Third, the ways that you are allowed to specify where figures go, in relation to each other and to text, do not please nor satisfy me. Plus I think there is some sort of fault in either my computer or my edition of the software, so that half the time when I check a box, it checks or unchecks itself repeatedly in defiance of my wishes.
Far from becoming accustomed to these inconveniences, I find my anger grows each time I encounter any of them. I would switch to something else if they weren't all just as bad or worse. Woe, woe is me.
*not the big main evil one, the secondary next-most evil one with the irritating capitalization in its name. I was using LaTeX (which also has irritating capitalization but is otherwise much nicer) for a while, but the rules and regulations and personal preferences of my Dissertation Reviewing Institution are such that this was unworkable in the long run. I will switch back as soon as I see Ghost Abe Lincoln swimming up the burning Potomac and I know my dissertation is over, for sure.
It's not funny, it's dangerous
I moved everything into storage (or into the back of my truck). Step One: Accomplished. Also I injured myself innumerable times due to heat and fatigue and clumsiness and spite (the spite being on the part of various corners and edges, not me). Fletcher, while discussing the differences and similarities between our physical appearances, remarked that "we both got yellow hair and we both got lots of booboos". Indeed we do.
Then I hit the open road! Or if not exactly that, then at least I hit the slow-moving very full road to Arlington where I stayed last week, before getting back on the same not-so-open road to come crawling back to Constitution City.
Now I'm back to the District, which is such a relief because it made me very anxious to spend so much time in an actual State. What if someone expected me to vote about something? How would Ghost Abe Lincoln know where to find me if the end of the world were at hand?
This ain't no party, this ain't no disco
Which it probably is. All things considered, the signs have been pointing more and more firmly towards Apocalypse for at least the last several thousand years. The sooner the better, I say. I'm tired of writing this dissertation.

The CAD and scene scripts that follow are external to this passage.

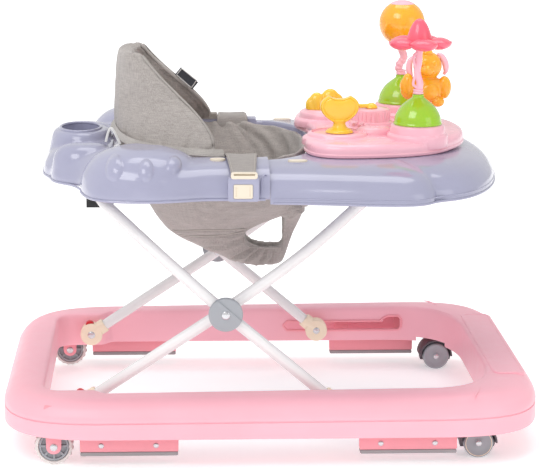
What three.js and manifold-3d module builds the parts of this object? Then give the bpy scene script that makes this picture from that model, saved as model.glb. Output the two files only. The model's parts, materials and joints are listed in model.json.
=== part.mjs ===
// Folding baby walker: a moulded base ring on two fixed rear wheels and two front casters, a scissor
// frame of two U-shaped tubes, a two-part tray with a snack cup, a fabric seat and a toy panel.
// Millimetres. X forward, Y to the child's left, Z up, origin on the floor under the middle of the base.
import * as THREE from 'three';
import { mergeVertices } from 'three/addons/utils/BufferGeometryUtils.js';
import Module from 'manifold-3d';

const wasm = await Module();
wasm.setup();

// ---------------------------------------------------------------- driving dimensions
const GAP = 0.3; // clearance between pieces that touch
const WALL = 3; // moulded wall thickness
const SIDES = { R: -1, L: 1 };

// Base ring: a channel, open below, whose top climbs a little towards the front.
const RING_HALF_LENGTH = 350;
const RING_HALF_WIDTH = 270;
const RING_BOTTOM = 40;
const RING_TOP = 89.5;
const RING_CLIMB = 0.01; // rise of the top per mm of length
const RING_INNER_Y = 215;
const RING_INNER_REAR = 296;
const RING_INNER_FRONT = 288;
const PAD_INNER_Y = 198; // the thickened pads that carry the rear feet
const PARTING_Z = 62;

// Skids under the side rails, and how far they stay off the floor.
const SKID = { length: 125, thickness: 12, bottom: 13.5, padHeight: 5, outerY: 250 };
const SKID_X = { rear: -185.5, front: 170.5 };

// Wheels.
const REAR_WHEEL = { x: -281, y: 237, radius: 25, width: 16, hubRadius: 19 };
const CASTER = { x: 264, y: 212.5, radius: 19.5, discWidth: 12, webWidth: 10, trail: 12, hoodRadius: 24.5 };
const CASTER_STEM_RADIUS = 5;
const AXLE_RADIUS = 2.5;

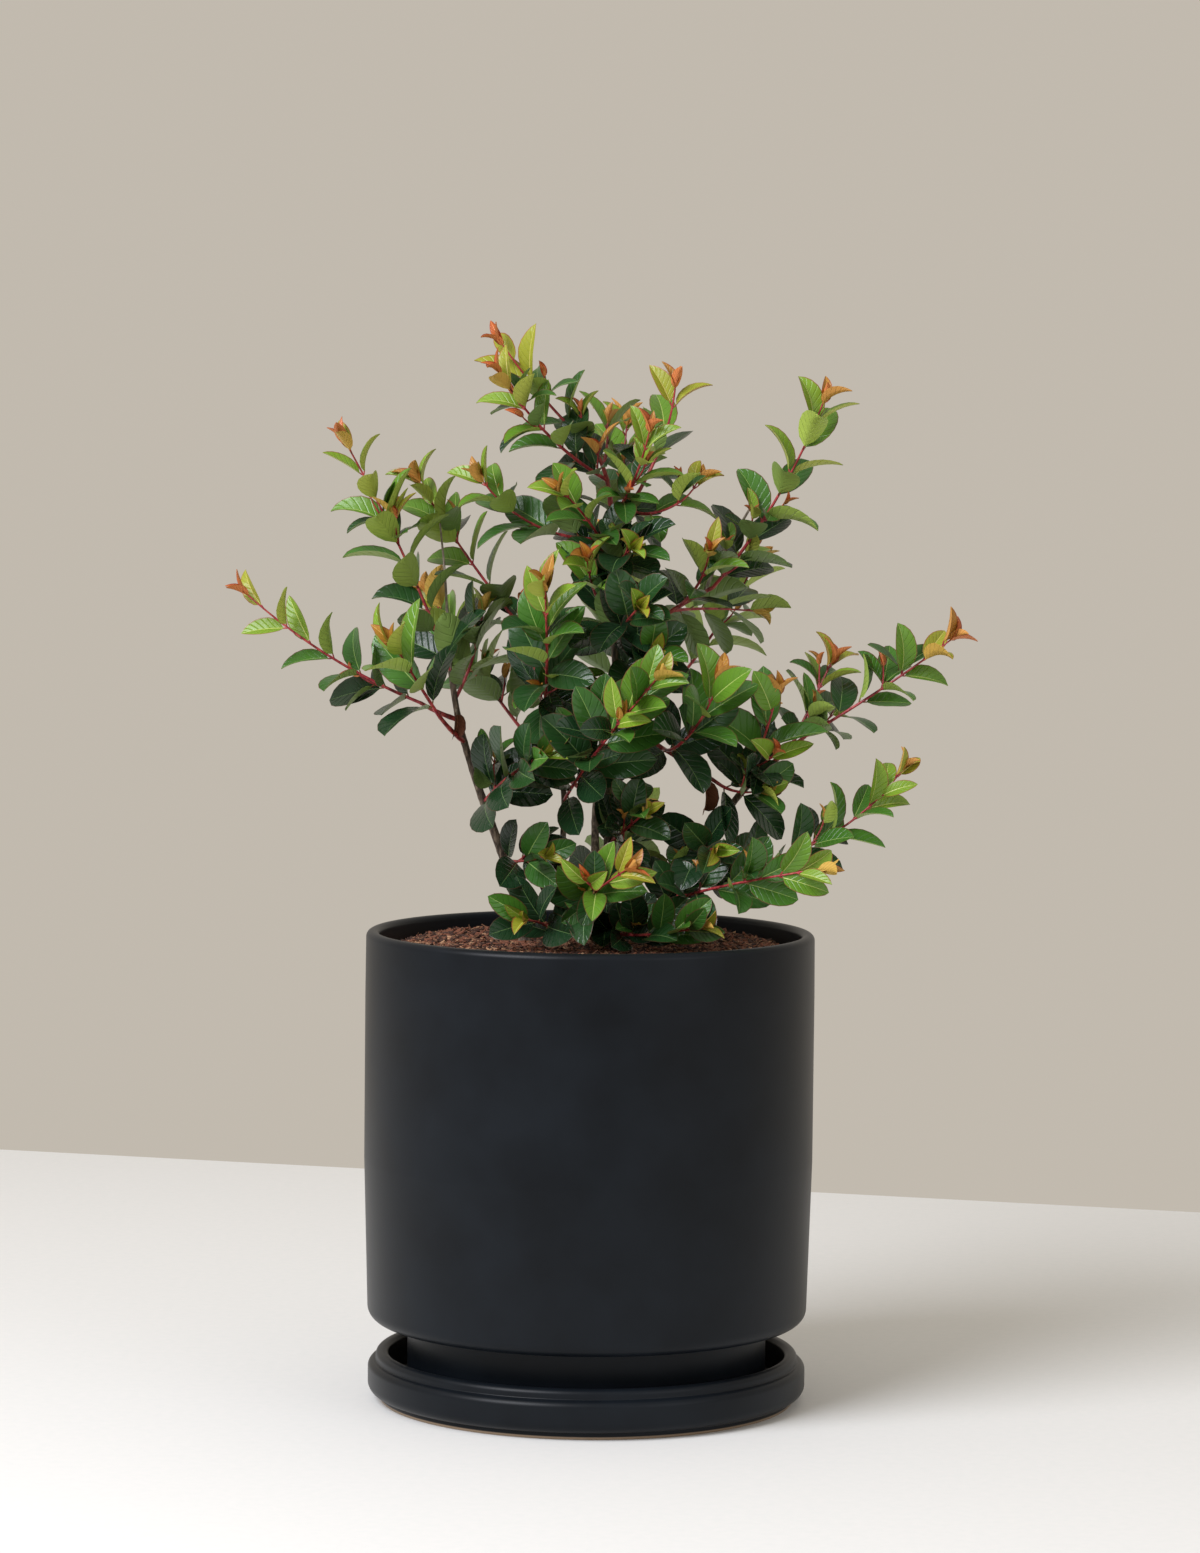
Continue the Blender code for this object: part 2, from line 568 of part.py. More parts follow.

It's not a feature, it's a bug.
There are several aspects of the productivity-type software suite* that I am using for said dissertation which make me angry. First, in Numbers, there's no text-to-columns feature. I really need to do text-to-columns, basically five times every day. I gave up completely and switched to a separate open-source spreadsheet editor instead because this makes me so furious.
Second, you can only alphabetize things in Pages if the things are in a table. I don't want it in a table, it's my bibliography! Let me sort the lines, you stupid program! I use some sort of nerdy add-on download thing instead, but what a rip-off. What kind of word processor can't sort alphabetically? A stupid one, that's what.
Third, the ways that you are allowed to specify where figures go, in relation to each other and to text, do not please nor satisfy me. Plus I think there is some sort of fault in either my computer or my edition of the software, so that half the time when I check a box, it checks or unchecks itself repeatedly in defiance of my wishes.
Far from becoming accustomed to these inconveniences, I find my anger grows each time I encounter any of them. I would switch to something else if they weren't all just as bad or worse. Woe, woe is me.
*not the big main evil one, the secondary next-most evil one with the irritating capitalization in its name. I was using LaTeX (which also has irritating capitalization but is otherwise much nicer) for a while, but the rules and regulations and personal preferences of my Dissertation Reviewing Institution are such that this was unworkable in the long run. I will switch back as soon as I see Ghost Abe Lincoln swimming up the burning Potomac and I know my dissertation is over, for sure.
It's not funny, it's dangerous
I moved everything into storage (or into the back of my truck). Step One: Accomplished. Also I injured myself innumerable times due to heat and fatigue and clumsiness and spite (the spite being on the part of various corners and edges, not me). Fletcher, while discussing the differences and similarities between our physical appearances, remarked that "we both got yellow hair and we both got lots of booboos". Indeed we do.
Then I hit the open road! Or if not exactly that, then at least I hit the slow-moving very full road to Arlington where I stayed last week, before getting back on the same not-so-open road to come crawling back to Constitution City.
Now I'm back to the District, which is such a relief because it made me very anxious to spend so much time in an actual State. What if someone expected me to vote about something? How would Ghost Abe Lincoln know where to find me if the end of the world were at hand?
This ain't no party, this ain't no disco
Which it probably is. All things considered, the signs have been pointing more and more firmly towards Apocalypse for at least the last several thousand years. The sooner the better, I say. I'm tired of writing this dissertation.